This article will help you to learn about the difference between Market Price and Normal Price.
Difference between Market Price and Normal Price
(1) Market price is that price which prevails in a market on a single day or on very few days. It is a very short-period price which prevails at a particular time. On the other hand, normal price is that price which tends to prevail in the long-run. It is a price which has a tendency to prevail over a period of time.
(2) In the determination of market price, demand plays an active role while supply is passive. The market price rises or falls with the rise of fall in demand while supply is fixed. On the other hand, supply is more active in the determination of normal price because it tends to adjust itself fully to any change in demand.
(3) Market price is influenced by temporary events. It may change many times a day or a week as a result of passing events. A sudden rainfall on a hot day may bring down the demand for ice, and hence lower its price. Thus market price exists only temporarily and its equilibrium is also temporary.
Normal price, on the other MP hand, is the outcome of permanent forces which bring about changes in demand and supply. Demand may change due to changes in tastes, habits, preferences, etc. of consumers, while supply may change by altering the fixed factors of production.
Normal price is thus a permanent and stable price which has permanent equilibrium. Market price, therefore, tends to show oscillations around normal price, as shown in Figure 12 it where NP denotes normal and MP market price.
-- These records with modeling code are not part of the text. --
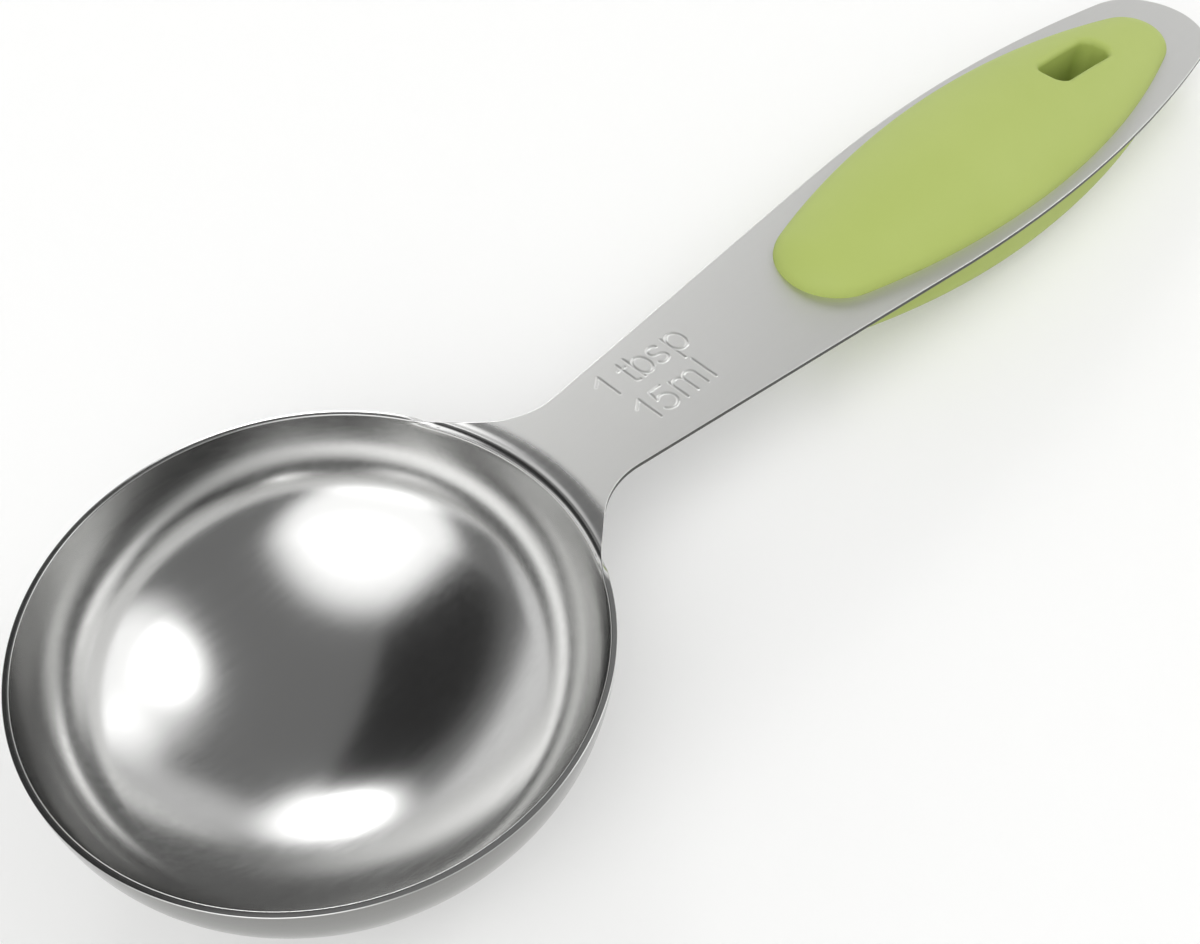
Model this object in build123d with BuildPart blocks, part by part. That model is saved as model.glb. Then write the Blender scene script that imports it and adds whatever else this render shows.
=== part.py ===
"""Tablespoon measure (15 ml): a stamped steel bowl and handle with a soft two-sided grip.

Millimetres and degrees, +Z up. The origin is the centre of the bowl's mouth, on the plane of the rim, and +X
runs along the handle.
"""

import os
from math import acos, asin, atan2, cos, degrees, radians, sin, tan

from build123d import *

# Steel sheet and the level rim that it is cut to
sheet = 0.5
mouth_radius = 21.5

# Bowl, from the rim down: a steep wall, a tighter bend and a shallow floor, each one arc. A slope is counted
# from the horizontal. With these sizes the bowl holds 15 ml to the rim.
rim_slope = 88.0
wall_radius = 19.2
wall_foot_slope = 79.5
bend_radius = 11.2
bend_foot_slope = 35.0

# Root of the handle: the wall turns over a lip, falls away from the bowl and levels out in a shallow valley
lip_bend = 0.1
lip_fall = 16.0
valley_radius = 3.0

# Plan of the handle plate
handle_length = 94.1
shoulder_angle = 29.5
shoulder_slope = 42.0
neck_round = 7.3
taper_slope = 5.9
plate_half_width = 9.67
widest_from_tip = 35.3
tip_radius = 6.65

# Soft pads: the upper one is a dome, the lower one a flat-bottomed heel
pad_length = 57.3
pad_from_tip = 5.6
pad_half_width = 8.43
pad_bowl_end_radius = 5.34
pad_tip_end_radius = 4.17
pad_height = 4.4
heel_length = 58.0
heel_from_tip = 3.3
heel_side_step = 0.34
heel_depth = 5.9
heel_round = 2.4
pad_skin = 1.2

# Hanging slot through the whole grip
slot_length = 9.2
slot_width = 3.4
slot_corner = 1.25
slot_from_pad_end = 15.0
slot_wall = 1.0

# Pegs that join the two cores through the plate
peg_radius = 2.0
peg_reach = 3.0
peg_end_space = 0.4
peg_places_share = (0.28, 0.66)

# Clearances: a peg in its socket, and every other pair of pieces that lie side by side
peg_fit = 0.05
fit_gap = 0.1

# Cuts run past the material by this much
overrun = 1.0

# Heights and places that follow from these sizes
lip_radius = lip_bend + sheet
wall_centre_height = wall_radius * cos(radians(rim_slope))
lip_foot_slope = degrees(acos((lip_radius + wall_centre_height) / (wall_radius + lip_radius)))
lip_foot_radius = mouth_radius - wall_radius * (sin(radians(rim_slope)) - sin(radians(lip_foot_slope)))
lip_foot_height = -lip_radius * (1 - cos(radians(lip_foot_slope)))
plate_top = -(lip_radius + valley_radius) * (1 - cos(radians(lip_fall)))
plate_bottom = plate_top - sheet
rim_radius = mouth_radius + sheet
tip_x = rim_radius + handle_length
widest_x = tip_x - widest_from_tip
pad_end = tip_x - pad_from_tip
pad_start = pad_end - pad_length
heel_end = tip_x - heel_from_tip
heel_start = heel_end - heel_length
slot_x = pad_end - slot_from_pad_end
core_inset = pad_skin + fit_gap
slot_room = slot_wall + fit_gap
pad_front_room = slot_x - slot_length / 2 - slot_room - pad_start
peg_places = [(pad_start + share * pad_front_room, 0) for share in peg_places_share]


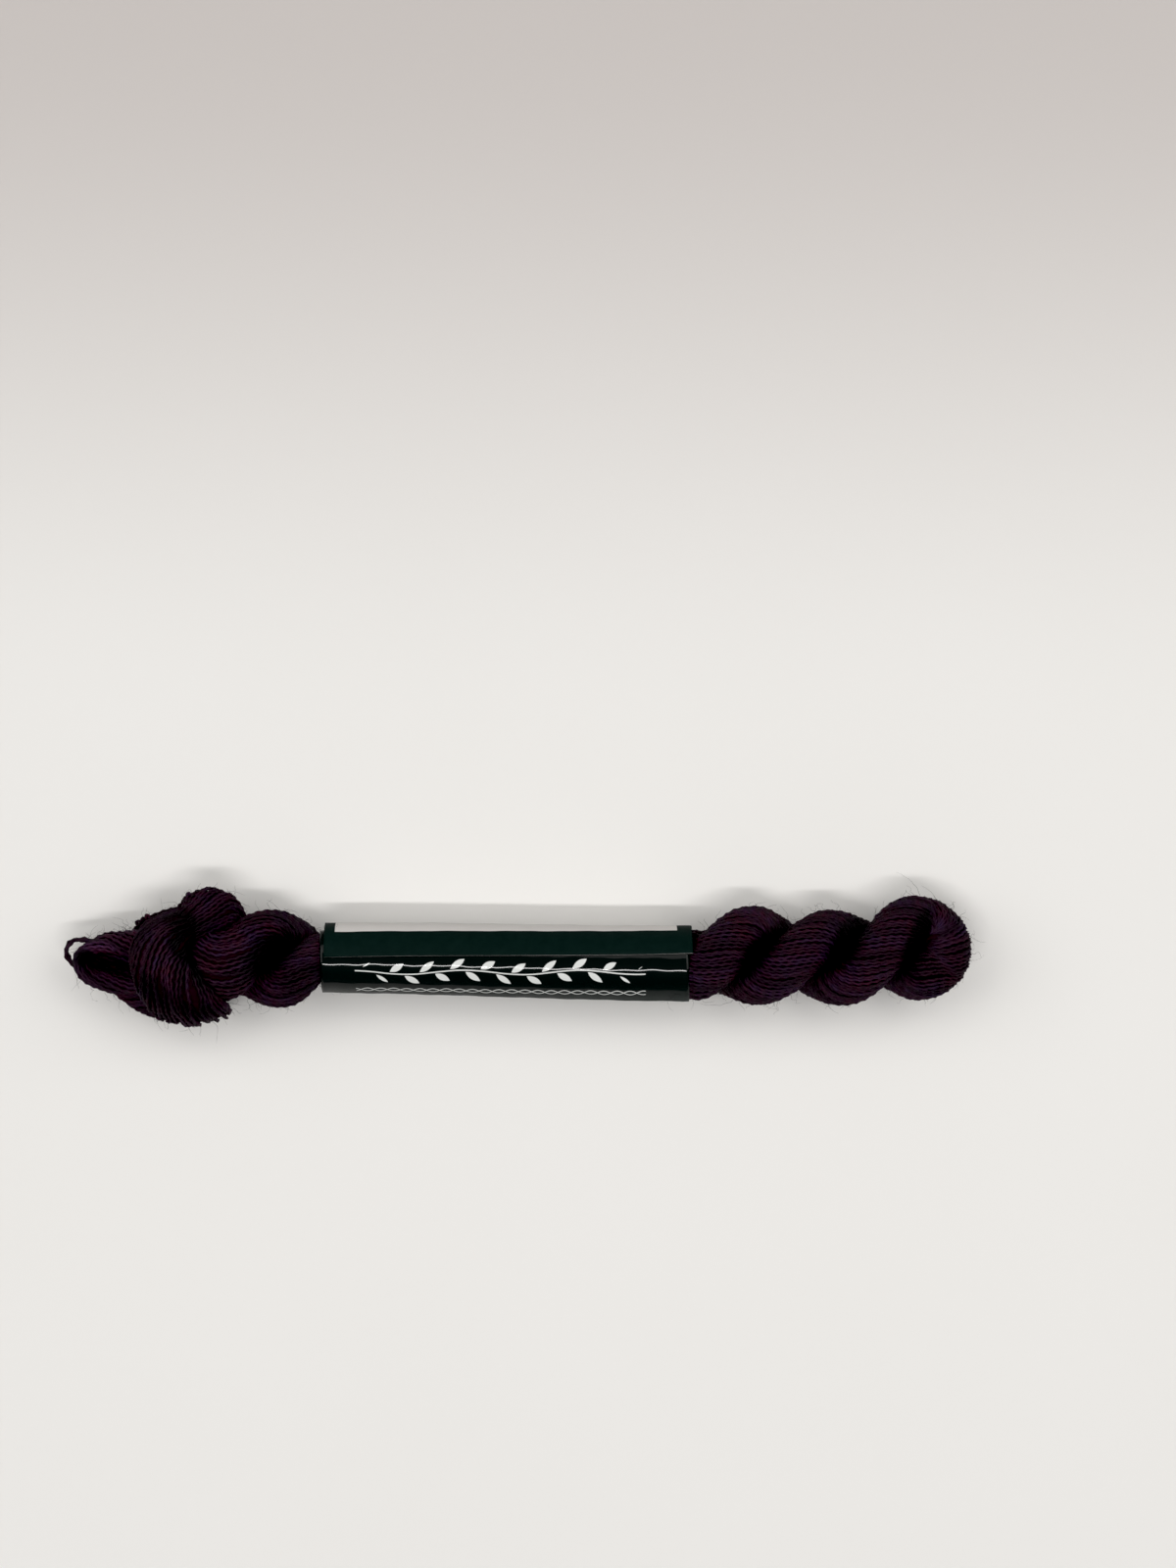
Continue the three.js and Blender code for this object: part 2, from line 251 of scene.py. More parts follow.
# A drift is a sum of waves, each as long and as strong as its share says, and damped
DRIFT_SHARES = (1.0, 0.55, 0.3)
DRIFT_DAMPING = 1.3
# Spacing of a bundle's rows. The plies wind, so theirs is a share of the thread's step. That of
# bundles which only shade others or carry hairs is in mm.
RIGHT_CLOSENESS, LEFT_CLOSENESS = 0.47, 0.7
SHADING_STEP = 0.4
FUZZ_STEP = 0.5
# A ply of the thread in section, in thread widths: the upper one, and the lower is its mirror image
PLY_CORNERS = [(0.56, 0.0), (0.24, 0.29), (-0.24, 0.29)]

# The clear space inside the band, how much further left its inner turn lies, and how fast the
# space opens past the band's ends
BAND_INNER_LEFT = 5.5
BAND_INNER_RIGHT = 6.05
BAND_INNER_SHIFT = 1
BAND_OPENING = 2.2

# The creases beside a bundle's own turns and beside other bundles, where shade is painted into
# the yarn's colour: the gaps at which they are darkest and open, then the painted light left there
# and how slowly it comes back. A strand does not count the stretch of its own bundle as its
# neighbour, and looks at every third section.
OWN_CREASE = (0.3, 3.0)
OTHER_CREASE = (-0.5, 1.0)
PLY_CREASE = (-1.4, 0.2)
CREASE_LIGHT = 0.04
CREASE_POWER = 1.3
OWN_STRETCH = 14
GAP_STRIDE = 3
# Light is painted on a thread's crown and shade on its flanks: the share of light on the flanks,
# the heights at which it starts to rise and is full, and how steeply it rises
FLANK_LIGHT = 0.12
FLANK_HEIGHT = -0.05
CROWN_HEIGHT = 0.9
CROWN_POWER = 1.5
# A hollow's painted light rises from this share of its size on, over this share, and is a little
# ragged. Hollows paint shade only on what lies above this height.
HOLLOW_CORE, HOLLOW_RISE = 0.7, 0.6
HOLLOW_RAGGED = 0.2
HOLLOWS_ABOVE = 4.5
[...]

(4) Market price can be above or below the average cost of production. Hence firms can earn supernormal profits or incur losses. On the other hand, normal price is always equal to the long-run average cost (LAC) at its minimum point. Therefore, firms can earn only normal profits under normal price.
(5) All commodities whether reproducible or non-reproducible have market price. But only reproducible commodities have normal price. If a commodity is non-reproducible, its supply cannot be increased in the long-run when its demand increases.
For instance, a painting done by Tagore lying with a curios dealer cannot have normal price because Tagore is no longer alive to repaint the like of it. It can only be sold at the market price which it fetches at a particular time.
(6) Market price is the real price which prevails in the market at any time. On the other hand, normal price is a hypothetical price. It is an abstraction, a myth. Something unreal and imaginary. It is like a mirage. The small waves in the sea are real but the calm water of the sea in the distant horizon is like a mirage.
The small waves represent the market price while the calm water in the distant, the normal price.
As pointed out by Stonier and Hague, “In practice, a long period normal price will never be arrived at. There will usually be a change in some of the conditions underlying the long period equilibrium before it has had time to come into being. The long-run like tomorrow never comes” and the price that rules in the market is always the market price rather than the normal price.